● Your objective
The entire listing is to be repeated verbatim.

● Data section

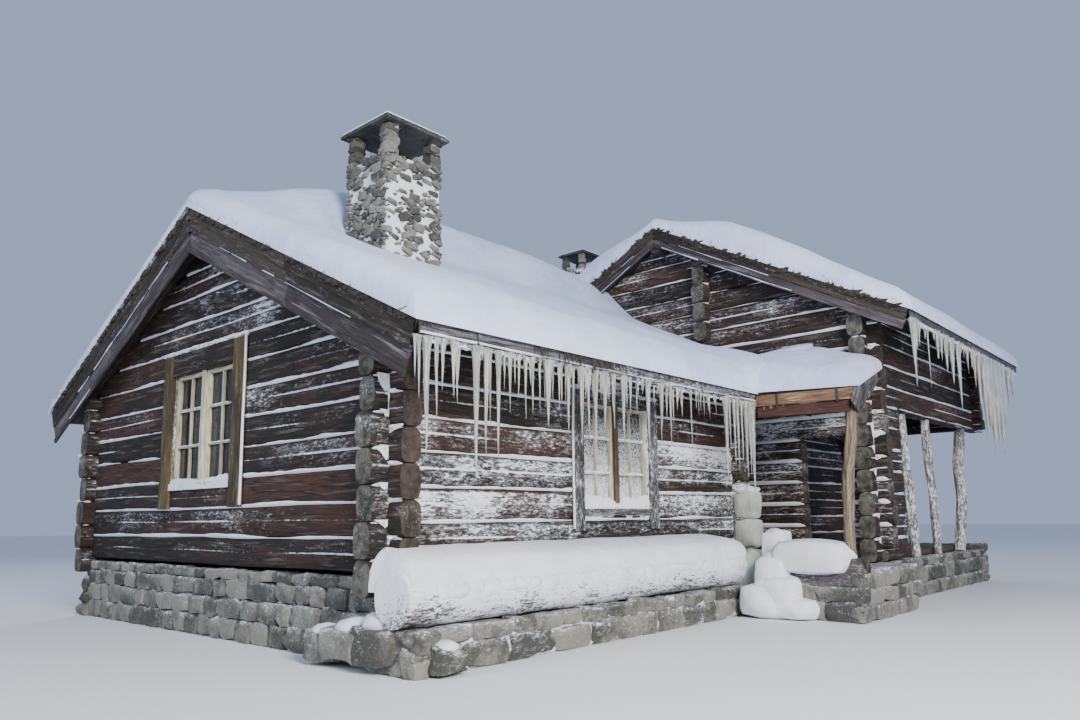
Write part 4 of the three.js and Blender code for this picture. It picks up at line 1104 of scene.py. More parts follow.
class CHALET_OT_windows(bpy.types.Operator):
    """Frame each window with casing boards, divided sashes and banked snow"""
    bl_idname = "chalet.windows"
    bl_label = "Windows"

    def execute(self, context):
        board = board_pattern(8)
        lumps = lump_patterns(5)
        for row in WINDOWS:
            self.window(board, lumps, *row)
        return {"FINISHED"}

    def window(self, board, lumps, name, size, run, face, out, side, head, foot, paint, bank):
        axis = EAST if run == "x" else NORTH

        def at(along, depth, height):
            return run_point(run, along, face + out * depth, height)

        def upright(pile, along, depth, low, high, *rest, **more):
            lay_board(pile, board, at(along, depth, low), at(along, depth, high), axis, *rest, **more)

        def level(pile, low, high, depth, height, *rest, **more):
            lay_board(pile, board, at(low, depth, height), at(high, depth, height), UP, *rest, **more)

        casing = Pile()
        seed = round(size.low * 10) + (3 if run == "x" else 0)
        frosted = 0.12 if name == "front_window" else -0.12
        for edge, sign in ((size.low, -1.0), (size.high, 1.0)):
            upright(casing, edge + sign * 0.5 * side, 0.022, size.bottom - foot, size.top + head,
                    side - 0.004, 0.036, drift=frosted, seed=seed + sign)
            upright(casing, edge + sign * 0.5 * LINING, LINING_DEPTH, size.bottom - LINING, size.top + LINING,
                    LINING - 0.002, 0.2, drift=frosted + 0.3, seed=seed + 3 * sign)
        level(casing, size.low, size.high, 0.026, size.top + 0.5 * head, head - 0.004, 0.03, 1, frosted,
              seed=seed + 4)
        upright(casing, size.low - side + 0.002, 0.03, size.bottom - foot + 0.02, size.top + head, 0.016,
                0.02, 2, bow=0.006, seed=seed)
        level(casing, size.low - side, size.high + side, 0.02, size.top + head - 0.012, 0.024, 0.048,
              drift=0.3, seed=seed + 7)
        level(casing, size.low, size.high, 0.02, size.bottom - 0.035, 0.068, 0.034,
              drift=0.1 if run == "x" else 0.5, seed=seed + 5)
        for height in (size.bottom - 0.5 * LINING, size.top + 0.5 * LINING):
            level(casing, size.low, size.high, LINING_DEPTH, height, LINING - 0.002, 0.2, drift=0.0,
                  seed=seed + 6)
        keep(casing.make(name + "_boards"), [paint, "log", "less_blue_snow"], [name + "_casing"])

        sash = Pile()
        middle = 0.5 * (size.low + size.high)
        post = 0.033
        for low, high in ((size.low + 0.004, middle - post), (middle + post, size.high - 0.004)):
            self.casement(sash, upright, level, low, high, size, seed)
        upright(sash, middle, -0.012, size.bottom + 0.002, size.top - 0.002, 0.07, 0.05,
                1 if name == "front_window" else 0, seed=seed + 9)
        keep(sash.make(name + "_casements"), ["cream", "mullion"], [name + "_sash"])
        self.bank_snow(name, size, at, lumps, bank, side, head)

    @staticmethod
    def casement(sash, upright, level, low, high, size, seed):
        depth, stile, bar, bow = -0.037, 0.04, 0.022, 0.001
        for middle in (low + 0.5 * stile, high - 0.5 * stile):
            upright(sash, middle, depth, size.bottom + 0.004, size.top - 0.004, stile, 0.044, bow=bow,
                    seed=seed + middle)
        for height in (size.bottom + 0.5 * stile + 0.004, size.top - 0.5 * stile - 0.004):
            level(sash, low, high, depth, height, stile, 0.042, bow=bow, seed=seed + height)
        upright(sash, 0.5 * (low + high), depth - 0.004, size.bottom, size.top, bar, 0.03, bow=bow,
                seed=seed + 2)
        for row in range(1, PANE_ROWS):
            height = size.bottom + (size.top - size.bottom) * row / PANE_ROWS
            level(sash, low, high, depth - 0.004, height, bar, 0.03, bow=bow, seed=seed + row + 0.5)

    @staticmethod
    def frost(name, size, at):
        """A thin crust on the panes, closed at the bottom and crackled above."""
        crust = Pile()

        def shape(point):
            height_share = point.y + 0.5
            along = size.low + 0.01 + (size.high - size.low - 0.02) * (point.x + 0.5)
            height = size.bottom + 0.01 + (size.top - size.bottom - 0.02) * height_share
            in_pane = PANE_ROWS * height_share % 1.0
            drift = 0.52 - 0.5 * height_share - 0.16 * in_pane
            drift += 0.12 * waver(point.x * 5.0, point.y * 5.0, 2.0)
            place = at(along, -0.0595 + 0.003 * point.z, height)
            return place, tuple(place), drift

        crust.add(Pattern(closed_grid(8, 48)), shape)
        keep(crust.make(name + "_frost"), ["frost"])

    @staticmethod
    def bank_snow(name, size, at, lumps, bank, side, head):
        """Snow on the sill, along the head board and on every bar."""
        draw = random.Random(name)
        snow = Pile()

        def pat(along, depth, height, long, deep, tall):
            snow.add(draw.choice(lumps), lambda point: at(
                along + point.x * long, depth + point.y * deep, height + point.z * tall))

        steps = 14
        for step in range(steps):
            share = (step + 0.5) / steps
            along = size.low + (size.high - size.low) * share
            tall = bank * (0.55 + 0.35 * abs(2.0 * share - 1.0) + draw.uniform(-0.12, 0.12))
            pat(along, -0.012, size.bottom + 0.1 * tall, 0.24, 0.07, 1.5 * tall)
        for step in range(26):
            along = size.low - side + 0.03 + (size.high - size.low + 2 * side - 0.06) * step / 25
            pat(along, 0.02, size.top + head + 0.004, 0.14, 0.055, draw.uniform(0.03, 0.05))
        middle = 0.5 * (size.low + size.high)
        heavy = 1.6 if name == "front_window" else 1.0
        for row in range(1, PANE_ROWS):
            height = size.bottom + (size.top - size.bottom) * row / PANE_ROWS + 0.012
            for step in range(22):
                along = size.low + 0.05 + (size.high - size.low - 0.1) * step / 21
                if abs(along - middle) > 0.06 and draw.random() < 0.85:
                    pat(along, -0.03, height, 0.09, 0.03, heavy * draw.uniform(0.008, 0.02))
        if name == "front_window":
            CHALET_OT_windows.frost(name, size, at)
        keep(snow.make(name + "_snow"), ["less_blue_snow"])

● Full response
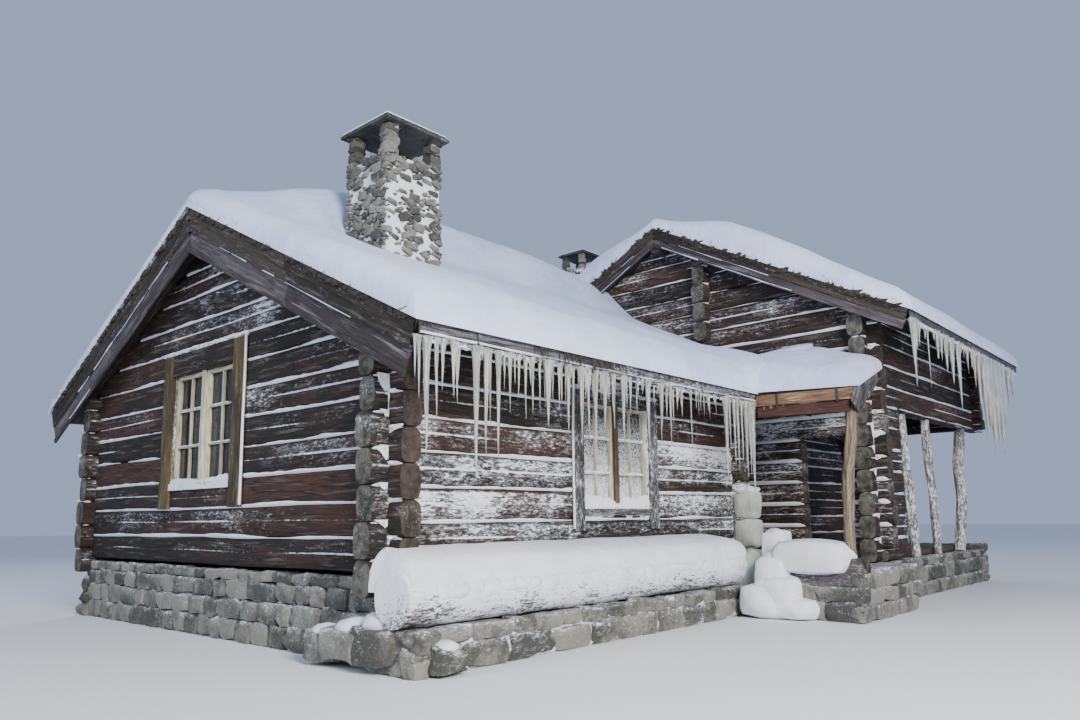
Write part 4 of the three.js and Blender code for this picture. It picks up at line 1104 of scene.py. More parts follow.
class CHALET_OT_windows(bpy.types.Operator):
    """Frame each window with casing boards, divided sashes and banked snow"""
    bl_idname = "chalet.windows"
    bl_label = "Windows"

    def execute(self, context):
        board = board_pattern(8)
        lumps = lump_patterns(5)
        for row in WINDOWS:
            self.window(board, lumps, *row)
        return {"FINISHED"}

    def window(self, board, lumps, name, size, run, face, out, side, head, foot, paint, bank):
        axis = EAST if run == "x" else NORTH

        def at(along, depth, height):
            return run_point(run, along, face + out * depth, height)

        def upright(pile, along, depth, low, high, *rest, **more):
            lay_board(pile, board, at(along, depth, low), at(along, depth, high), axis, *rest, **more)

        def level(pile, low, high, depth, height, *rest, **more):
            lay_board(pile, board, at(low, depth, height), at(high, depth, height), UP, *rest, **more)

        casing = Pile()
        seed = round(size.low * 10) + (3 if run == "x" else 0)
        frosted = 0.12 if name == "front_window" else -0.12
        for edge, sign in ((size.low, -1.0), (size.high, 1.0)):
            upright(casing, edge + sign * 0.5 * side, 0.022, size.bottom - foot, size.top + head,
                    side - 0.004, 0.036, drift=frosted, seed=seed + sign)
            upright(casing, edge + sign * 0.5 * LINING, LINING_DEPTH, size.bottom - LINING, size.top + LINING,
                    LINING - 0.002, 0.2, drift=frosted + 0.3, seed=seed + 3 * sign)
        level(casing, size.low, size.high, 0.026, size.top + 0.5 * head, head - 0.004, 0.03, 1, frosted,
              seed=seed + 4)
        upright(casing, size.low - side + 0.002, 0.03, size.bottom - foot + 0.02, size.top + head, 0.016,
                0.02, 2, bow=0.006, seed=seed)
        level(casing, size.low - side, size.high + side, 0.02, size.top + head - 0.012, 0.024, 0.048,
              drift=0.3, seed=seed + 7)
        level(casing, size.low, size.high, 0.02, size.bottom - 0.035, 0.068, 0.034,
              drift=0.1 if run == "x" else 0.5, seed=seed + 5)
        for height in (size.bottom - 0.5 * LINING, size.top + 0.5 * LINING):
            level(casing, size.low, size.high, LINING_DEPTH, height, LINING - 0.002, 0.2, drift=0.0,
                  seed=seed + 6)
        keep(casing.make(name + "_boards"), [paint, "log", "less_blue_snow"], [name + "_casing"])

        sash = Pile()
        middle = 0.5 * (size.low + size.high)
        post = 0.033
        for low, high in ((size.low + 0.004, middle - post), (middle + post, size.high - 0.004)):
            self.casement(sash, upright, level, low, high, size, seed)
        upright(sash, middle, -0.012, size.bottom + 0.002, size.top - 0.002, 0.07, 0.05,
                1 if name == "front_window" else 0, seed=seed + 9)
        keep(sash.make(name + "_casements"), ["cream", "mullion"], [name + "_sash"])
        self.bank_snow(name, size, at, lumps, bank, side, head)

    @staticmethod
    def casement(sash, upright, level, low, high, size, seed):
        depth, stile, bar, bow = -0.037, 0.04, 0.022, 0.001
        for middle in (low + 0.5 * stile, high - 0.5 * stile):
            upright(sash, middle, depth, size.bottom + 0.004, size.top - 0.004, stile, 0.044, bow=bow,
                    seed=seed + middle)
        for height in (size.bottom + 0.5 * stile + 0.004, size.top - 0.5 * stile - 0.004):
            level(sash, low, high, depth, height, stile, 0.042, bow=bow, seed=seed + height)
        upright(sash, 0.5 * (low + high), depth - 0.004, size.bottom, size.top, bar, 0.03, bow=bow,
                seed=seed + 2)
        for row in range(1, PANE_ROWS):
            height = size.bottom + (size.top - size.bottom) * row / PANE_ROWS
            level(sash, low, high, depth - 0.004, height, bar, 0.03, bow=bow, seed=seed + row + 0.5)

    @staticmethod
    def frost(name, size, at):
        """A thin crust on the panes, closed at the bottom and crackled above."""
        crust = Pile()

        def shape(point):
            height_share = point.y + 0.5
            along = size.low + 0.01 + (size.high - size.low - 0.02) * (point.x + 0.5)
            height = size.bottom + 0.01 + (size.top - size.bottom - 0.02) * height_share
            in_pane = PANE_ROWS * height_share % 1.0
            drift = 0.52 - 0.5 * height_share - 0.16 * in_pane
            drift += 0.12 * waver(point.x * 5.0, point.y * 5.0, 2.0)
            place = at(along, -0.0595 + 0.003 * point.z, height)
            return place, tuple(place), drift

        crust.add(Pattern(closed_grid(8, 48)), shape)
        keep(crust.make(name + "_frost"), ["frost"])

    @staticmethod
    def bank_snow(name, size, at, lumps, bank, side, head):
        """Snow on the sill, along the head board and on every bar."""
        draw = random.Random(name)
        snow = Pile()

        def pat(along, depth, height, long, deep, tall):
            snow.add(draw.choice(lumps), lambda point: at(
                along + point.x * long, depth + point.y * deep, height + point.z * tall))

        steps = 14
        for step in range(steps):
            share = (step + 0.5) / steps
            along = size.low + (size.high - size.low) * share
            tall = bank * (0.55 + 0.35 * abs(2.0 * share - 1.0) + draw.uniform(-0.12, 0.12))
            pat(along, -0.012, size.bottom + 0.1 * tall, 0.24, 0.07, 1.5 * tall)
        for step in range(26):
            along = size.low - side + 0.03 + (size.high - size.low + 2 * side - 0.06) * step / 25
            pat(along, 0.02, size.top + head + 0.004, 0.14, 0.055, draw.uniform(0.03, 0.05))
        middle = 0.5 * (size.low + size.high)
        heavy = 1.6 if name == "front_window" else 1.0
        for row in range(1, PANE_ROWS):
            height = size.bottom + (size.top - size.bottom) * row / PANE_ROWS + 0.012
            for step in range(22):
                along = size.low + 0.05 + (size.high - size.low - 0.1) * step / 21
                if abs(along - middle) > 0.06 and draw.random() < 0.85:
                    pat(along, -0.03, height, 0.09, 0.03, heavy * draw.uniform(0.008, 0.02))
        if name == "front_window":
            CHALET_OT_windows.frost(name, size, at)
        keep(snow.make(name + "_snow"), ["less_blue_snow"])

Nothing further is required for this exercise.